Dispersion is used in investing. It helps asset managers improve the performance of their investments. Financial analysts can use variance to assess the individual performance of components of an investment portfolio.
Investors calculate variance when considering a new purchase to decide whether the investment is worth the risk. Dispersion helps analysts determine a measure of uncertainty, which is difficult to quantify without variance and standard deviation.
Uncertainty is not directly measurable. But the variance and standard deviation (the square root of the variance) help determine the perceived impact of a particular stock on a portfolio.
Scientists, statisticians, mathematicians, and data analysts can also use variance.
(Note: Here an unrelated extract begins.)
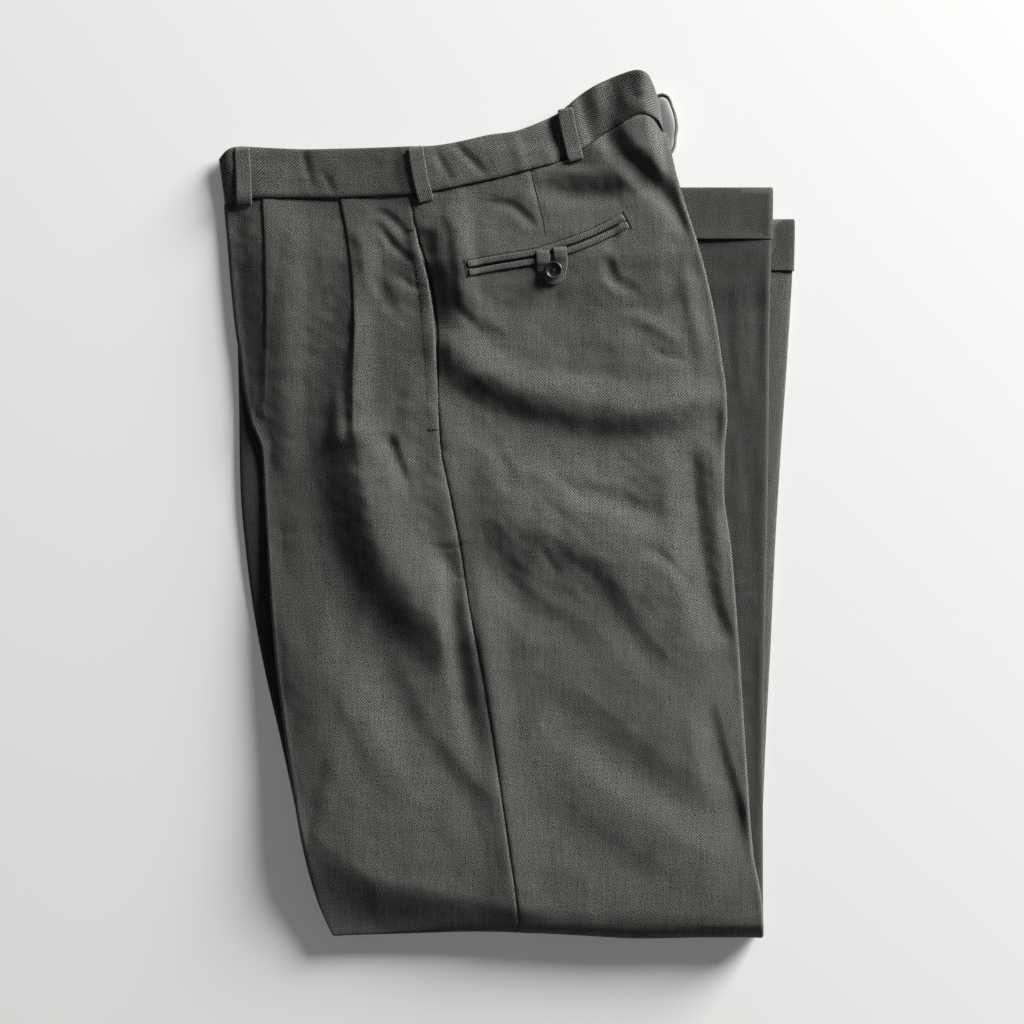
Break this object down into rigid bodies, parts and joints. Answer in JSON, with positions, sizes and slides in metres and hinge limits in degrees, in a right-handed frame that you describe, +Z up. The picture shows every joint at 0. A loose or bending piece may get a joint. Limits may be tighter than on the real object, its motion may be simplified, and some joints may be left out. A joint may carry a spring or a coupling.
{
  "type": "pleated dress trousers, folded flat",
  "caption": "Wool dress trousers with forward pleats, turn-ups, belt loops and a buttoned welt pocket, folded in profile and once under at the knee.",
  "frame": {"origin": "middle of the bottom of the folded garment's box, on the surface it lies on", "axes": "+Y to the waist, -Y to the knee fold, -X to the front creases, +X to the seat, +Z up out of the left leg's outer side"},
  "size_m": [0.4344, 0.6505, 0.0287],
  "materials": {
    "wool": "fine two-tone worsted weave, soft, matt",
    "wool_band": "fine two-tone worsted weave, stiffened, matt",
    "wool_trim": "fine two-tone worsted weave, pressed and edge-stitched, matt",
    "zip_tape": "woven tape, matt",
    "horn_button": "dark grey-brown imitation horn, half gloss",
    "zip_metal": "antiqued, half gloss",
    "hook_metal": "plain pressed steel"
  },
  "bodies": {
    "root": {"left_front": "wool", "left_back": "wool", "right_front": "wool", "right_back": "wool", "hidden_layers": "wool", "turnup_left": "wool", "turnup_right": "wool", "waistband_left": "wool_band", "waistband_right": "wool_band", "belt_loop_left_front": "wool_band", "belt_loop_left_side": "wool_band", "belt_loop_left_back": "wool_band", "belt_loop_right_front": "wool_band", "belt_loop_right_side": "wool_band", "belt_loop_right_back": "wool_band", "belt_loop_centre_back": "wool_band", "pocket_welt_upper": "wool_trim", "pocket_welt_lower": "wool_trim", "pocket_tab": "wool_trim", "side_pocket_facing": "wool_trim", "pocket_button": "horn_button", "fly_zip": "zip_tape", "zip_slider": "zip_metal", "waist_hook": "hook_metal"}
  },
  "joints": []
}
It helps provide useful information about an experiment or sample population.
Scientists can look for differences between test groups to determine if they are similar enough to test a hypothesis successfully. The higher the variance of the data set, the more scattered the values in the data set. Data researchers can use this information to see how well the mean represents the data set.
The disadvantage of using variance is that large outliers in a set can lead to some distortion of the data. This is because the outliers can increase their weight even further once squared.
Many researchers prefer to work with the standard deviation, calculated as the variance's square root. The standard deviation is less affected by outliers, is a smaller figure, and is easier to interpret.